Actix recent situation was crappy and to me, very, very poorly managed. The owner of the project did, in my view, the worst thing he could do, but lets not overblown the situation, Actix still here and probably for the best, the new maintainers probably will have a more receptive attitude with suggestions and contributions and the development may get more distributed. And this was 1 project managed by 1 guy in a much bigger ecosystem. It wasn't a "Rust thing" it was a "1 specific project thing", and not even that "1 guy thing", the Rust community as far as I've seen it is very friendly and supportive in general, that was what shocked many of us about this whole Actix situation. Even in Reddit, Rust community is nice. This was an exception not the norm.

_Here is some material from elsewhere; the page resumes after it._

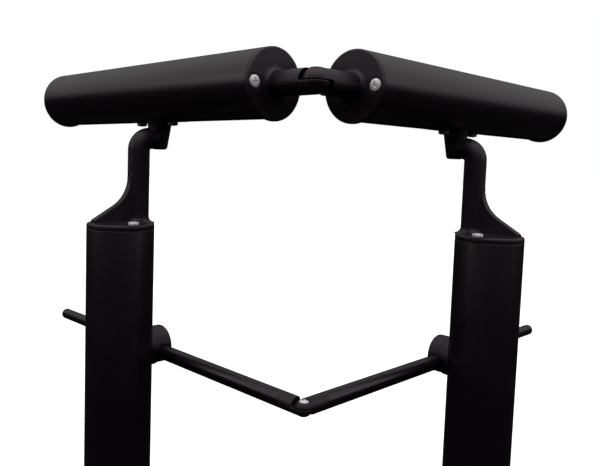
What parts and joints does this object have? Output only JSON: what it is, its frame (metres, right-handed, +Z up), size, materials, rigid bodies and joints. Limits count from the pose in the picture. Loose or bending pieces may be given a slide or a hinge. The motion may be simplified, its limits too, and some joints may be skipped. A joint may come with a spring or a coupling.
{
  "type": "railing corner",
  "caption": "Hinged corner section of a round-tube railing: two handrails on gooseneck brackets and posts, with horizontal bars joined at one vertical axis.",
  "frame": {"origin": "on the floor, under the middle of the whole corner section's box", "axes": "+Z up along the posts; +Y from the corner axis towards the inner side of the corner; X across, with the left wing at -X and the right wing at +X"},
  "size_m": [0.5014, 0.2595, 1],
  "materials": {
    "satin_black_aluminium": "satin black powder coat on extruded aluminium",
    "black_casting": "matte black powder coat on cast aluminium, slightly warm",
    "zinc_screws": "bright zinc plated steel",
    "black_screws": "black oxide steel, slightly glossy"
  },
  "bodies": {
    "left_run": {"left_handrail": "satin_black_aluminium", "left_corner_cap": "black_casting", "left_end_cap": "black_casting", "left_bracket": "black_casting", "left_saddle_plate": "satin_black_aluminium", "left_saddle_bolt": "zinc_screws", "left_saddle_screws": "black_screws", "left_cap_screws": "zinc_screws", "left_post": "satin_black_aluminium", "left_base_flange": "black_casting", "left_base_screws": "zinc_screws", "left_holder_screws": "zinc_screws", "left_bar_1": "satin_black_aluminium", "left_bar_2": "satin_black_aluminium", "left_bar_3": "satin_black_aluminium", "left_bar_4": "satin_black_aluminium", "left_sleeve_1": "satin_black_aluminium", "left_sleeve_2": "satin_black_aluminium", "left_sleeve_3": "satin_black_aluminium", "left_sleeve_4": "satin_black_aluminium", "left_hinge_1": "black_casting", "left_hinge_2": "black_casting", "left_hinge_3": "black_casting", "left_hinge_4": "black_casting", "left_holder_1": "black_casting", "left_holder_2": "black_casting", "left_holder_3": "black_casting", "left_holder_4": "black_casting", "corner_pivot_screw": "black_screws", "bar_pivot_screws": "zinc_screws"},
    "right_run": {"right_handrail": "satin_black_aluminium", "right_corner_cap": "black_casting", "right_end_cap": "black_casting", "right_bracket": "black_casting", "right_saddle_plate": "satin_black_aluminium", "right_saddle_bolt": "zinc_screws", "right_saddle_screws": "black_screws", "right_cap_screws": "zinc_screws", "right_post": "satin_black_aluminium", "right_base_flange": "black_casting", "right_base_screws": "zinc_screws", "right_holder_screws": "zinc_screws", "right_bar_1": "satin_black_aluminium", "right_bar_2": "satin_black_aluminium", "right_bar_3": "satin_black_aluminium", "right_bar_4": "satin_black_aluminium", "right_sleeve_1": "satin_black_aluminium", "right_sleeve_2": "satin_black_aluminium", "right_sleeve_3": "satin_black_aluminium", "right_sleeve_4": "satin_black_aluminium", "right_hinge_1": "black_casting", "right_hinge_2": "black_casting", "right_hinge_3": "black_casting", "right_hinge_4": "black_casting", "right_holder_1": "black_casting", "right_holder_2": "black_casting", "right_holder_3": "black_casting", "right_holder_4": "black_casting"}
  },
  "joints": [
    {"name": "corner_hinge", "type": "hinge", "parent": "left_run", "child": "right_run", "pos_m": [0, -0.12111, 0.975], "axis": [0, 0, 1], "range_deg": [-140, 5]}
  ]
}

Sadly longevity of a library can only be presumed by how long has been here and who is using it. And those take time, so we'll have to wait. Is always a bet, in time, the bet just get safer.

About security is similar, more people use it, more eyes should be looking (not always tho, ask OpenSSL folks) and you can always take a look and audit yourself :) . What is a plus for Rust, is that you are pretty safe with the bunch of safety guaranties that the language gives you, that makes harder to write unsafe code. You can always make logical errors, and write bad code, Rust is not a silver bullet nor can guaranties perfect code, not because is written in Rust is perfectly safe, but the language do a great job getting rid of a lot of potential bugs.